The DVD's title is a bit misleading; it is a story of modern jazz but not a history. The documentary starts with a young Alfred Lion discovering jazz in Germany. He later immigrated to the United States, and soon after started Blue Note. A few years later, his good friend Francis Wolff joined him in the States. Wolff took the moody photos that graced Blue Note's covers.

After the introduction to the main characters, the movie does not follow a strict historical through line. It skips from topic to topic. Lion's relationship with music turns into his talent for recognizing visionaries, which bleeds into how the records were produced. Ultimately the documentary is more about what Blue Note was about and why it was successful than a chronological document of the label.

The bulk of the documentary is told through interviews. Wolff and Lion's former wives, Blue Note performers, jazz critics, and jazz fans are interview subjects. The majority of the information comes from the wives and the jazz critics. The majority of the personality comes from the musicians. The jazz fans chosen seem a bit jarring at first. DJ Smash samples Blue Note records for his club music. His interview seems out of place in context of the rest of the documentary. Kareem Abdul-Jabbar and Carlos Santana comment throughout the movie. At first, their contributions do not seem to make sense, but their interviews actually give the subject context.
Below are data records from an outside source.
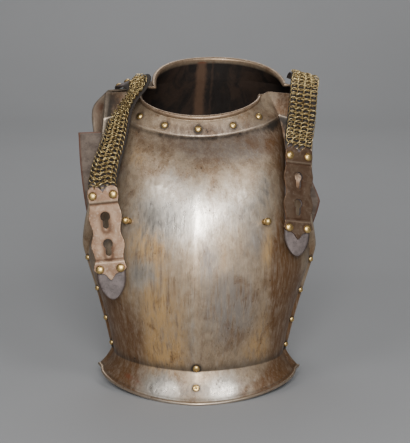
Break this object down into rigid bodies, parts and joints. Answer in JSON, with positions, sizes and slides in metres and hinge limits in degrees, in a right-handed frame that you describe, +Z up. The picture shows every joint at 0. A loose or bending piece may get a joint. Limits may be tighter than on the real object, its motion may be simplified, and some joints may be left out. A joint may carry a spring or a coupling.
{
  "type": "steel cuirass: breastplate and backplate with chain shoulder straps",
  "caption": "Cavalry cuirass: a ridged steel breastplate and a backplate with rolled neck, flared waist flanges, brass rivets and chain-covered shoulder straps.",
  "frame": {"origin": "on the floor, under the middle of the bounding box", "axes": "+Z up along the height, -Y towards the front of the breastplate, +X towards the wearer's left"},
  "size_m": [0.3344, 0.3468, 0.4313],
  "materials": {
    "steel": "polished steel, worn, with vertical polishing marks and brown staining",
    "brass": "worn brass domes, dull in the hollows",
    "strap_plate": "brown copper-red brass sheet, matt, with worn edges",
    "chain": "dull brass wire links",
    "strap_leather": "old dark leather, dry and creased",
    "belt_leather": "old brown leather, scuffed, with red-brown cut edges"
  },
  "bodies": {
    "root": {"breast_plate": "steel", "back_plate": "steel", "back_neck_rivet_1": "brass", "back_neck_rivet_2": "brass", "back_neck_rivet_3": "brass", "back_neck_rivet_4": "brass", "back_neck_rivet_5": "brass", "back_left_rivet_1": "brass", "back_left_rivet_2": "brass", "back_left_rivet_3": "brass", "back_left_rivet_4": "brass", "back_right_rivet_1": "brass", "back_right_rivet_2": "brass", "back_right_rivet_3": "brass", "back_right_rivet_4": "brass", "breast_neck_rivet_1": "brass", "breast_neck_rivet_2": "brass", "breast_neck_rivet_3": "brass", "breast_neck_rivet_4": "brass", "breast_neck_rivet_5": "brass", "breast_right_rivet_1": "brass", "breast_right_rivet_2": "brass", "breast_right_rivet_3": "brass", "breast_right_rivet_4": "brass", "breast_left_rivet_1": "brass", "breast_left_rivet_2": "brass", "breast_left_rivet_3": "brass", "breast_left_rivet_4": "brass", "chest_stud_right": "brass", "chest_stud_left": "brass", "waist_rivet_upper": "brass", "waist_rivet_lower": "brass", "strap_leather_right": "strap_leather", "strap_chain_right": "chain", "keyhole_plate_right": "strap_plate", "plate_rivet_right_1": "brass", "plate_rivet_right_2": "brass", "plate_rivet_right_3": "brass", "plate_rivet_right_4": "brass", "shoulder_rivet_right_1": "brass", "shoulder_rivet_right_2": "brass", "shoulder_rivet_right_3": "brass", "strap_leather_left": "strap_leather", "strap_chain_left": "chain", "keyhole_plate_left": "strap_plate", "plate_rivet_left_1": "brass", "plate_rivet_left_2": "brass", "plate_rivet_left_3": "brass", "plate_rivet_left_4": "brass", "shoulder_rivet_left_1": "brass", "shoulder_rivet_left_2": "brass", "shoulder_rivet_left_3": "brass", "waist_belt_right": "belt_leather", "belt_rivet_right_1": "brass", "belt_rivet_right_2": "brass", "waist_belt_left": "belt_leather", "belt_rivet_left_1": "brass", "belt_rivet_left_2": "brass"}
  },
  "joints": []
}
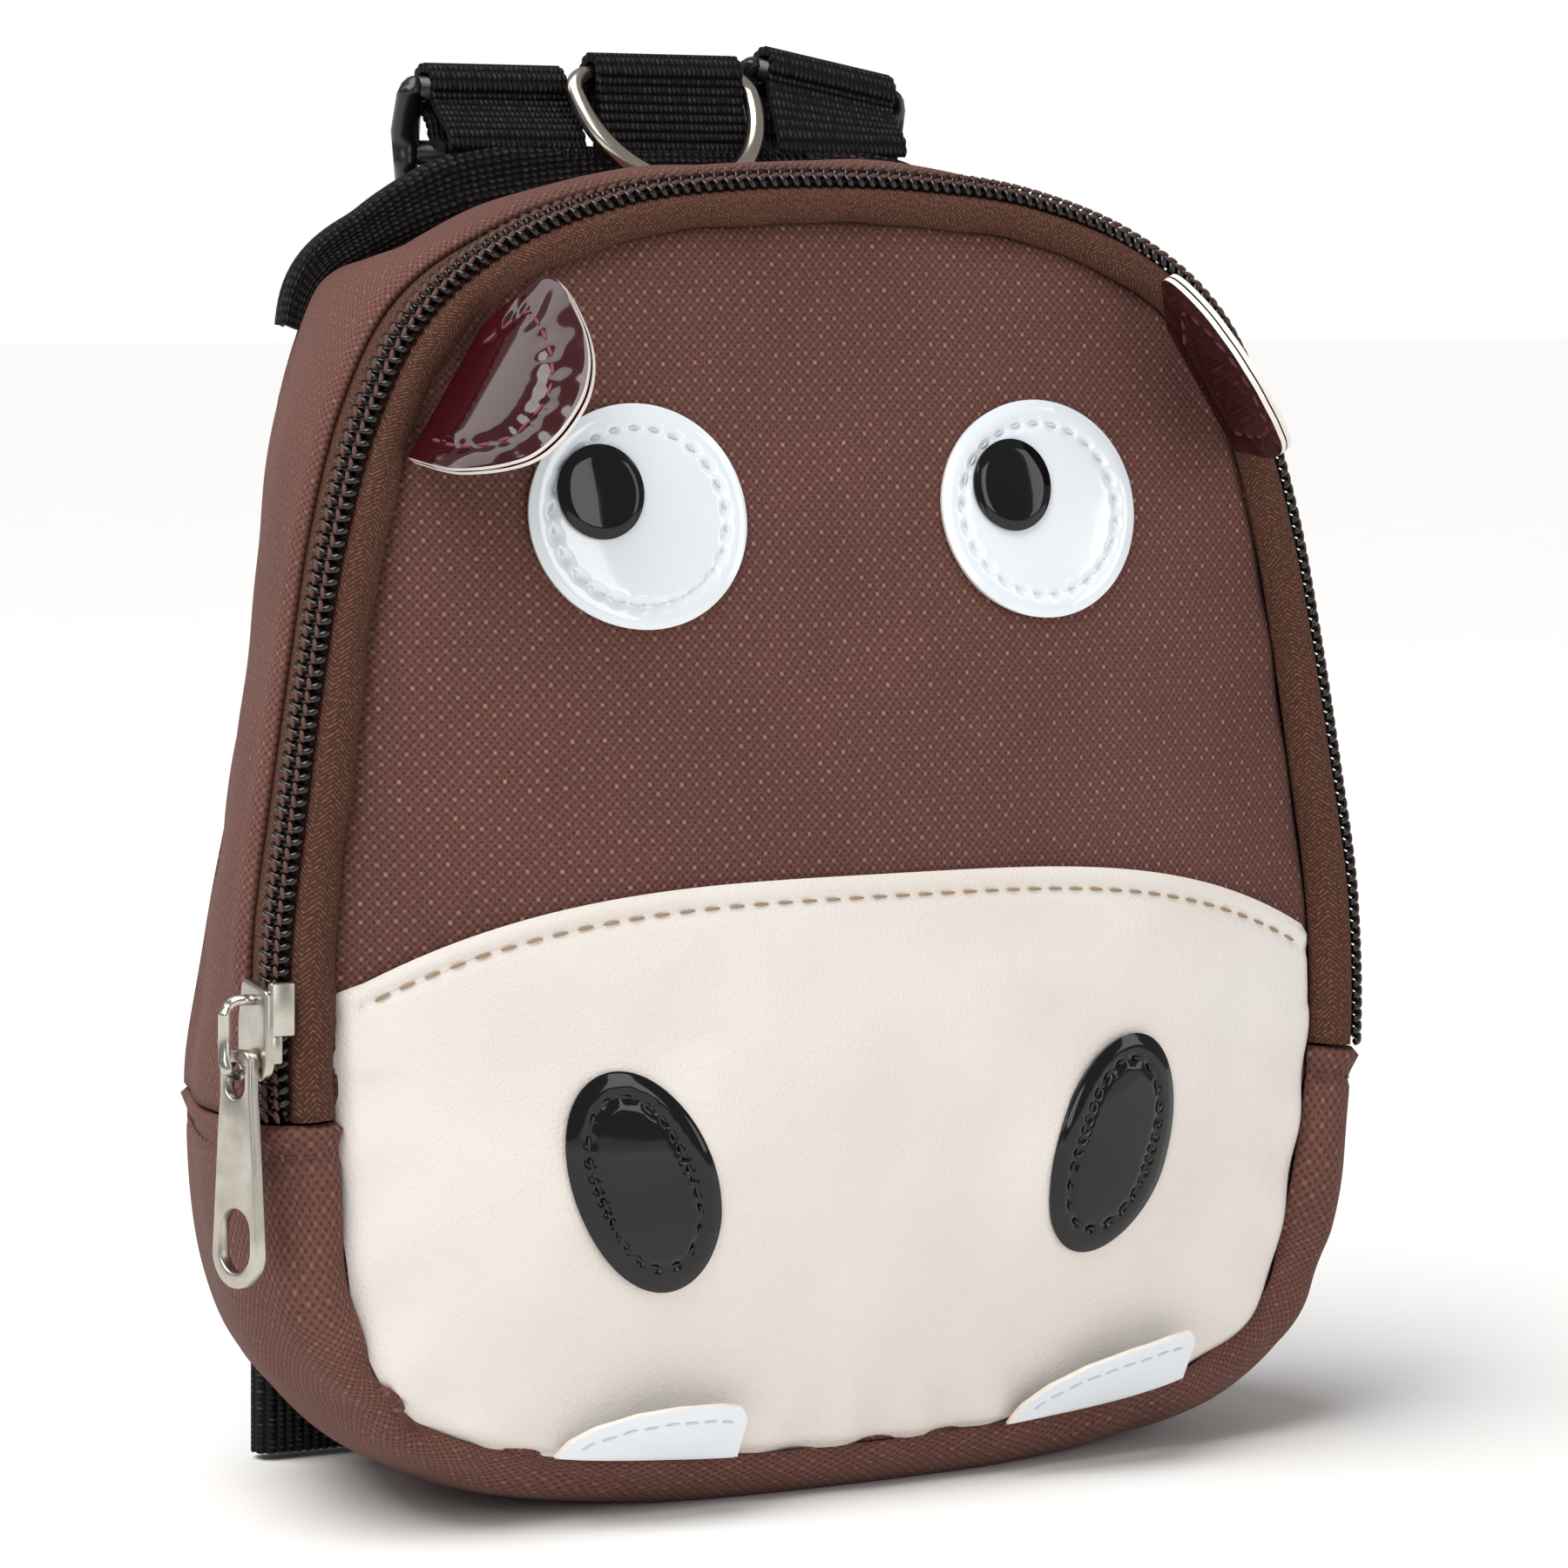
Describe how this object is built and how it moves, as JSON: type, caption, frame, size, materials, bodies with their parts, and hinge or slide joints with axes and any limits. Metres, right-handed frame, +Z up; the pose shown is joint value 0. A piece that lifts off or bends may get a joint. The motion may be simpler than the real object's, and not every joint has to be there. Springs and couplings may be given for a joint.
{
  "type": "toddler harness backpack",
  "caption": "Small soft zip backpack for a toddler with an animal face in front, webbing loops and a steel ring at the top, and slim webbing shoulder straps behind.",
  "frame": {"origin": "middle of the flat base, on the surface the bag stands on", "axes": "+X to the right of the face as the picture shows it, +Y from the face to the back, +Z up"},
  "size_m": [0.1719, 0.1025, 0.1897],
  "materials": {
    "brown_cloth": "coarse plain woven polyester with light flecks",
    "brown_twill_tape": "twill zip tape",
    "dark_nylon_coil": "glossy dark nylon coil",
    "cream_leathercloth": "smooth satin leathercloth",
    "white_patent": "glossy white patent",
    "black_patent": "glossy black patent",
    "maroon_patent": "glossy maroon patent with a pale cut edge",
    "black_webbing": "ribbed polyester webbing",
    "black_plastic": "moulded acetal",
    "nickel": "polished nickel plate"
  },
  "bodies": {
    "bag": {"front_panel": "brown_cloth", "gusset_upper": "brown_cloth", "gusset_lower": "brown_cloth", "back_panel": "brown_cloth", "muzzle": "cream_leathercloth", "eye_white_left": "white_patent", "eye_white_right": "white_patent", "tooth_left": "white_patent", "tooth_right": "white_patent", "pupil_left": "black_patent", "pupil_right": "black_patent", "nostril_left": "black_patent", "nostril_right": "black_patent", "ear_left": "maroon_patent", "ear_right": "maroon_patent", "zip_tape_front": "brown_twill_tape", "zip_tape_rear": "brown_twill_tape", "zip_chain": "dark_nylon_coil", "zip_slider": "nickel", "top_band": "black_webbing", "loop_centre": "black_webbing", "strap_loop_left": "black_webbing", "strap_loop_right": "black_webbing", "shoulder_strap_left": "black_webbing", "shoulder_strap_right": "black_webbing", "lower_tab_left": "black_webbing", "lower_tab_right": "black_webbing", "ladder_lock_left": "black_plastic", "ladder_lock_right": "black_plastic"},
    "zip_pull": {"zip_pull": "nickel"},
    "d_ring": {"d_ring": "nickel"}
  },
  "joints": [
    {"name": "zip_pull_hinge", "type": "hinge", "parent": "bag", "child": "zip_pull", "pos_m": [-0.08582, -0.02348, 0.06308], "axis": [-0.2548, 0.966, -0.0448], "range_deg": [0, 130]},
    {"name": "d_ring_hinge", "type": "hinge", "parent": "bag", "child": "d_ring", "pos_m": [-0.00185, 0.026, 0.1852], "axis": [-1, 0, 0], "range_deg": [0, 140]}
  ]
}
The free flow of the documentary would be bothersome if it did not so fit the subject. A few times a jazz performance is used as a bridge between topics.

Sadly, there are no extras on the disk. A photo gallery of album covers, studio stills, musician bios, and taped performances would all have fit the DVD perfectly. On the plus side, the packaging is gorgeously designed. The liner notes are a more academic summary of the movie.

A Story of Modern Jazz is not a scholarly look at the label's history. It is much more a documentary about a feeling that the label had — a feeling sometimes called the blues… here called jazz.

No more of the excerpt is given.